# SET PROBLEM
Restate the complete material exactly.

# INFORMATION PROVIDED
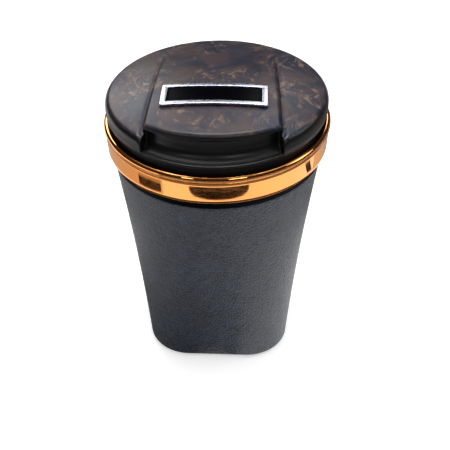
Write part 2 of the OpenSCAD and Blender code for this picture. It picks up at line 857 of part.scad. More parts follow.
module badge_frame() {
    half_x = badge_w / 2;
    half_y = badge_d / 2;
    color([0.85, 0.85, 0.88])
        difference() {
            badge_block(half_x, half_y, badge_corner, seat_gap, badge_t);
            translate([0, -badge_y, lid_z])
                linear_extrude(far)
                    square([badge_w - 2 * badge_frame_w, badge_d - 2 * badge_frame_w], center = true);
        }
}

module badge_inlay() {
    gap = badge_frame_w + seat_gap;
    color([0.02, 0.02, 0.025])
        badge_block(badge_w / 2 - gap, badge_d / 2 - gap, 0.2, seat_gap, badge_t - badge_sink);
}

module led_board() {
    color([0.1, 0.35, 0.15])
        translate([-board_w / 2, -lamp_y - board_d / 2, board_z]) cube([board_w, board_d, board_t]);
}

module led_lamp() {
    color([0.95, 0.95, 0.9])
        translate([0, -lamp_y, board_z - seat_gap]) {
            translate([0, 0, -lamp_len]) cylinder(r = lamp_r, h = lamp_len);
            intersection() {
                translate([0, 0, -lamp_len]) sphere(lamp_r);
                translate([-lamp_r, -lamp_r, -lamp_len - lamp_r]) cube([2 * lamp_r, 2 * lamp_r, lamp_r + eps]);
            }
        }
}

module led_lens() {
    color([0.8, 0.85, 0.9, 0.5])
        translate([0, -lamp_y, 0]) {
            translate([0, 0, plate_z]) cylinder(r = lens_r, h = plate_t + seat_gap + eps);
            translate([0, 0, plate_top_z + seat_gap]) cylinder(r = lens_r + lens_flange_w, h = lens_flange_t);
        }
}

module coin_cell() {
    step = 0.4;
    color([0.75, 0.75, 0.77])
        translate([0, cell_y, cell_z]) {
            cylinder(r = cell_r, h = cell_t - step);
            cylinder(r = cell_r - 1, h = cell_t);
        }
}

module cell_contact() {
    strip_t = 0.3;
    press_r = 2.5;
    color([0.8, 0.7, 0.4])
        translate([0, cell_y, 0]) {
            translate([0, 0, bay_top_z + seat_gap]) cylinder(r = bay_out_r - 0.3, h = strip_t);
            translate([0, 0, cell_z + cell_t + seat_gap])
                cylinder(r = press_r, h = bay_top_z - cell_z - cell_t + eps);
        }
}

module battery_door() {
    grip_w = 1.2;
    grip_len = 9;
    color([0.05, 0.05, 0.055])
        difference() {
            union() {
                translate([0, cell_y, door_z]) cylinder(r = door_r, h = door_t);
                translate([0, tab_y, door_z]) cylinder(r = tab_half, h = door_t);
                translate([-tab_half, cell_y, door_z]) cube([2 * tab_half, tab_y - cell_y, door_t]);
            }
            translate([0, tab_y, door_z - 1]) cylinder(r = screw_hole_r, h = door_t + 2);
            translate([-grip_len / 2, cell_y - grip_w / 2, door_z - eps]) cube([grip_len, grip_w, door_t / 2]);
        }
}

module battery_door_screw() {
    color([0.6, 0.6, 0.6]) screw(0, tab_y, door_z - seat_gap);
}

module switch_leaf() {
    color([0.8, 0.7, 0.4])
        translate([plunger_x - leaf_len + post_r, -leaf_w / 2, leaf_z])
            cube([leaf_len, leaf_w, leaf_t]);
}

module switch_plunger() {
    low = deck_z + run_gap;
    color([0.9, 0.9, 0.88])
        translate([plunger_x, 0, 0]) {
            translate([0, 0, low]) cylinder(r = plunger_r, h = flange_rest_z - low + eps);
            translate([0, 0, flange_rest_z]) cylinder(r = plunger_head_r, h = plunger_head_t);
        }
}

outer_cup();
leather_sleeve();
base_pad();
inner_liner();
neck_seal();
collar_core();
collar_ring();
cigarette_rest();
hinge_pin();
hinge_washers();
lid_cover();
lid_inner();
lid_gasket();
lid_screws();
badge_frame();
badge_inlay();
led_board();
led_lamp();
led_lens();
coin_cell();
cell_contact();
battery_door();
battery_door_screw();
switch_leaf();
switch_plunger();
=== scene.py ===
"""Looks of a lidded cup-holder ashtray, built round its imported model.

Sizes in the classes are millimetres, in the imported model's frame: the origin is the centre
of the foot, +Z is up and the lid's finger scoop faces -Y. Meshes are made in metres.
"""

import json
import logging
import math
from collections.abc import Callable, Sequence
from dataclasses import dataclass, field
from enum import Enum

import bpy
import numpy as np
from mathutils import Matrix, Vector


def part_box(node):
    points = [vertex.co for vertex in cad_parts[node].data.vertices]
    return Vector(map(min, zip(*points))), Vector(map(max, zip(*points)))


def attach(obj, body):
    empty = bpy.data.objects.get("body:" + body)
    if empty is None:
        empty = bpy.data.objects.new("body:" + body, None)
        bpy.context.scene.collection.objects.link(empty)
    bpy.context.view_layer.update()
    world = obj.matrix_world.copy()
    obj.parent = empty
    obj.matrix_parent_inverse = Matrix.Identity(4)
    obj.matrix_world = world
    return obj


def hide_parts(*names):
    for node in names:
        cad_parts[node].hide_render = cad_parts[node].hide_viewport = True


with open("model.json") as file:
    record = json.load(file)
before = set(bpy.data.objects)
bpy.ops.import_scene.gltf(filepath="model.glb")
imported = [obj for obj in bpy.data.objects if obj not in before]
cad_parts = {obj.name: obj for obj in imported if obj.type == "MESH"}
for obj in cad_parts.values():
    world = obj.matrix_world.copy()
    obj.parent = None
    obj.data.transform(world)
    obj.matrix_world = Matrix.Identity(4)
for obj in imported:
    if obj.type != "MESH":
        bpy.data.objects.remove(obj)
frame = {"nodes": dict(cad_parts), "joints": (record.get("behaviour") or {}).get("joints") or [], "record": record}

MM = 0.001
TINY = 1e-6
LOG = logging.getLogger("ashtray")
Points = np.ndarray
Distance = Callable[[Points], np.ndarray]
Color = tuple[float, float, float, float]
Solid = tuple[Points, list[list[int]]]


class Part(Enum):
    """The bodies that pieces ride on."""

    CUP = "cup"
    HEAD = "head"
    LID = "lid"


# Node trees


@dataclass(frozen=True)
class Term:
    """A number in a node tree, for Python's own operators."""

    graph: "Graph"
    socket: bpy.types.NodeSocket

    def __add__(self, other: object) -> "Term":
        """Returns the sum."""
        return self.graph.math("ADD", self, other)

    def __sub__(self, other: object) -> "Term":
        """Returns what is left."""
        return self.graph.math("SUBTRACT", self, other)

    def __rsub__(self, other: object) -> "Term":
        """Returns what is left of a plain number."""
        return self.graph.math("SUBTRACT", other, self)

    def __mul__(self, other: object) -> "Term":
        """Returns the product."""
        return self.graph.math("MULTIPLY", self, other)

    def __truediv__(self, other: object) -> "Term":
        """Returns the quotient."""
        return self.graph.math("DIVIDE", self, other)

    def __rtruediv__(self, other: object) -> "Term":
        """Returns the quotient of a plain number."""
        return self.graph.math("DIVIDE", other, self)

    def __abs__(self) -> "Term":
        """Returns the size without its sign."""
        return self.graph.math("ABSOLUTE", self)

    def at_least(self, least: object) -> "Term":
        """Returns the larger of the two."""
        return self.graph.math("MAXIMUM", self, least)

    def root(self) -> "Term":
        """Returns the square root."""
        return self.graph.math("SQRT", self)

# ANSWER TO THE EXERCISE
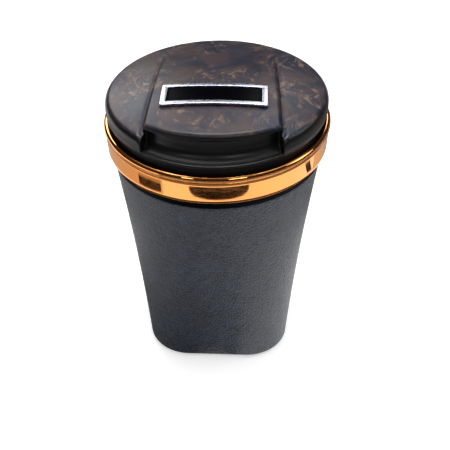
Write part 2 of the OpenSCAD and Blender code for this picture. It picks up at line 857 of part.scad. More parts follow.
module badge_frame() {
    half_x = badge_w / 2;
    half_y = badge_d / 2;
    color([0.85, 0.85, 0.88])
        difference() {
            badge_block(half_x, half_y, badge_corner, seat_gap, badge_t);
            translate([0, -badge_y, lid_z])
                linear_extrude(far)
                    square([badge_w - 2 * badge_frame_w, badge_d - 2 * badge_frame_w], center = true);
        }
}

module badge_inlay() {
    gap = badge_frame_w + seat_gap;
    color([0.02, 0.02, 0.025])
        badge_block(badge_w / 2 - gap, badge_d / 2 - gap, 0.2, seat_gap, badge_t - badge_sink);
}

module led_board() {
    color([0.1, 0.35, 0.15])
        translate([-board_w / 2, -lamp_y - board_d / 2, board_z]) cube([board_w, board_d, board_t]);
}

module led_lamp() {
    color([0.95, 0.95, 0.9])
        translate([0, -lamp_y, board_z - seat_gap]) {
            translate([0, 0, -lamp_len]) cylinder(r = lamp_r, h = lamp_len);
            intersection() {
                translate([0, 0, -lamp_len]) sphere(lamp_r);
                translate([-lamp_r, -lamp_r, -lamp_len - lamp_r]) cube([2 * lamp_r, 2 * lamp_r, lamp_r + eps]);
            }
        }
}

module led_lens() {
    color([0.8, 0.85, 0.9, 0.5])
        translate([0, -lamp_y, 0]) {
            translate([0, 0, plate_z]) cylinder(r = lens_r, h = plate_t + seat_gap + eps);
            translate([0, 0, plate_top_z + seat_gap]) cylinder(r = lens_r + lens_flange_w, h = lens_flange_t);
        }
}

module coin_cell() {
    step = 0.4;
    color([0.75, 0.75, 0.77])
        translate([0, cell_y, cell_z]) {
            cylinder(r = cell_r, h = cell_t - step);
            cylinder(r = cell_r - 1, h = cell_t);
        }
}

module cell_contact() {
    strip_t = 0.3;
    press_r = 2.5;
    color([0.8, 0.7, 0.4])
        translate([0, cell_y, 0]) {
            translate([0, 0, bay_top_z + seat_gap]) cylinder(r = bay_out_r - 0.3, h = strip_t);
            translate([0, 0, cell_z + cell_t + seat_gap])
                cylinder(r = press_r, h = bay_top_z - cell_z - cell_t + eps);
        }
}

module battery_door() {
    grip_w = 1.2;
    grip_len = 9;
    color([0.05, 0.05, 0.055])
        difference() {
            union() {
                translate([0, cell_y, door_z]) cylinder(r = door_r, h = door_t);
                translate([0, tab_y, door_z]) cylinder(r = tab_half, h = door_t);
                translate([-tab_half, cell_y, door_z]) cube([2 * tab_half, tab_y - cell_y, door_t]);
            }
            translate([0, tab_y, door_z - 1]) cylinder(r = screw_hole_r, h = door_t + 2);
            translate([-grip_len / 2, cell_y - grip_w / 2, door_z - eps]) cube([grip_len, grip_w, door_t / 2]);
        }
}

module battery_door_screw() {
    color([0.6, 0.6, 0.6]) screw(0, tab_y, door_z - seat_gap);
}

module switch_leaf() {
    color([0.8, 0.7, 0.4])
        translate([plunger_x - leaf_len + post_r, -leaf_w / 2, leaf_z])
            cube([leaf_len, leaf_w, leaf_t]);
}

module switch_plunger() {
    low = deck_z + run_gap;
    color([0.9, 0.9, 0.88])
        translate([plunger_x, 0, 0]) {
            translate([0, 0, low]) cylinder(r = plunger_r, h = flange_rest_z - low + eps);
            translate([0, 0, flange_rest_z]) cylinder(r = plunger_head_r, h = plunger_head_t);
        }
}

outer_cup();
leather_sleeve();
base_pad();
inner_liner();
neck_seal();
collar_core();
collar_ring();
cigarette_rest();
hinge_pin();
hinge_washers();
lid_cover();
lid_inner();
lid_gasket();
lid_screws();
badge_frame();
badge_inlay();
led_board();
led_lamp();
led_lens();
coin_cell();
cell_contact();
battery_door();
battery_door_screw();
switch_leaf();
switch_plunger();
=== scene.py ===
"""Looks of a lidded cup-holder ashtray, built round its imported model.

Sizes in the classes are millimetres, in the imported model's frame: the origin is the centre
of the foot, +Z is up and the lid's finger scoop faces -Y. Meshes are made in metres.
"""

import json
import logging
import math
from collections.abc import Callable, Sequence
from dataclasses import dataclass, field
from enum import Enum

import bpy
import numpy as np
from mathutils import Matrix, Vector


def part_box(node):
    points = [vertex.co for vertex in cad_parts[node].data.vertices]
    return Vector(map(min, zip(*points))), Vector(map(max, zip(*points)))


def attach(obj, body):
    empty = bpy.data.objects.get("body:" + body)
    if empty is None:
        empty = bpy.data.objects.new("body:" + body, None)
        bpy.context.scene.collection.objects.link(empty)
    bpy.context.view_layer.update()
    world = obj.matrix_world.copy()
    obj.parent = empty
    obj.matrix_parent_inverse = Matrix.Identity(4)
    obj.matrix_world = world
    return obj


def hide_parts(*names):
    for node in names:
        cad_parts[node].hide_render = cad_parts[node].hide_viewport = True


with open("model.json") as file:
    record = json.load(file)
before = set(bpy.data.objects)
bpy.ops.import_scene.gltf(filepath="model.glb")
imported = [obj for obj in bpy.data.objects if obj not in before]
cad_parts = {obj.name: obj for obj in imported if obj.type == "MESH"}
for obj in cad_parts.values():
    world = obj.matrix_world.copy()
    obj.parent = None
    obj.data.transform(world)
    obj.matrix_world = Matrix.Identity(4)
for obj in imported:
    if obj.type != "MESH":
        bpy.data.objects.remove(obj)
frame = {"nodes": dict(cad_parts), "joints": (record.get("behaviour") or {}).get("joints") or [], "record": record}

MM = 0.001
TINY = 1e-6
LOG = logging.getLogger("ashtray")
Points = np.ndarray
Distance = Callable[[Points], np.ndarray]
Color = tuple[float, float, float, float]
Solid = tuple[Points, list[list[int]]]


class Part(Enum):
    """The bodies that pieces ride on."""

    CUP = "cup"
    HEAD = "head"
    LID = "lid"


# Node trees


@dataclass(frozen=True)
class Term:
    """A number in a node tree, for Python's own operators."""

    graph: "Graph"
    socket: bpy.types.NodeSocket

    def __add__(self, other: object) -> "Term":
        """Returns the sum."""
        return self.graph.math("ADD", self, other)

    def __sub__(self, other: object) -> "Term":
        """Returns what is left."""
        return self.graph.math("SUBTRACT", self, other)

    def __rsub__(self, other: object) -> "Term":
        """Returns what is left of a plain number."""
        return self.graph.math("SUBTRACT", other, self)

    def __mul__(self, other: object) -> "Term":
        """Returns the product."""
        return self.graph.math("MULTIPLY", self, other)

    def __truediv__(self, other: object) -> "Term":
        """Returns the quotient."""
        return self.graph.math("DIVIDE", self, other)

    def __rtruediv__(self, other: object) -> "Term":
        """Returns the quotient of a plain number."""
        return self.graph.math("DIVIDE", other, self)

    def __abs__(self) -> "Term":
        """Returns the size without its sign."""
        return self.graph.math("ABSOLUTE", self)

    def at_least(self, least: object) -> "Term":
        """Returns the larger of the two."""
        return self.graph.math("MAXIMUM", self, least)

    def root(self) -> "Term":
        """Returns the square root."""
        return self.graph.math("SQRT", self)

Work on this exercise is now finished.